Mental strength grows in that acceptance. You no longer spend your energy managing other people’s behavior.
Instead, you direct it toward what you can actually shape: your own boundaries, effort, and emotional balance.
7. When you fail publicly
Nothing humbles you faster than a mistake everyone can see.
I still remember leading a seminar early in my career when the microphone failed halfway through. I stumbled through the rest, my voice shaky and my confidence evaporating by the minute. That night, I replayed every awkward moment, wishing I could disappear.
But a few days later, I got an email from a participant thanking me for continuing despite everything. She said watching me adapt helped her see that mistakes don’t have to ruin momentum. That message shifted something in me.
Staying unbothered in public failure calls for a supreme act of mental toughness. It’s public, after all (and in the age of social media, it could possibly live forever online).
That said, it’s worth considering that it’s just one bad moment. It doesn’t define your ability, your credibility, or your worth.
When you’re mentally tough, you recover faster because you understand something most people forget – grace under pressure speaks louder than flawless performance.
Final thoughts
Staying unbothered calls for mental strength because it requires you to be grounded enough to stay centered when life starts shaking the table.
It asks you to respond from awareness rather than impulse, to pause before emotion takes the wheel.

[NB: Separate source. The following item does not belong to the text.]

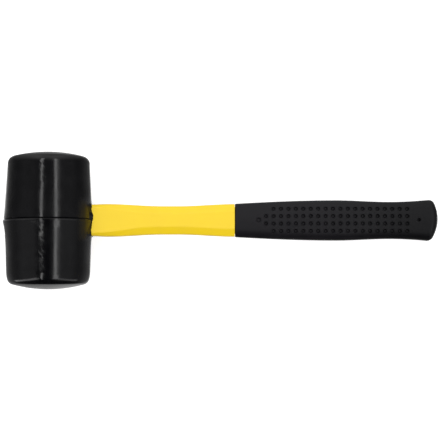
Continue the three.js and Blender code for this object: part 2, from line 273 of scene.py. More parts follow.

It’s choosing stillness over drama, reflection over reaction. It’s the quiet decision to keep your peace when everything around you tempts you to abandon it.
If you’re not there yet, don’t worry. That kind of steadiness doesn’t come overnight. It’s built from countless small moments of restraint.
Eventually, you realize unbothered isn’t indifference at all. It’s self-respect in motion. It’s the awareness that your calm is too valuable to hand over to every storm that passes through.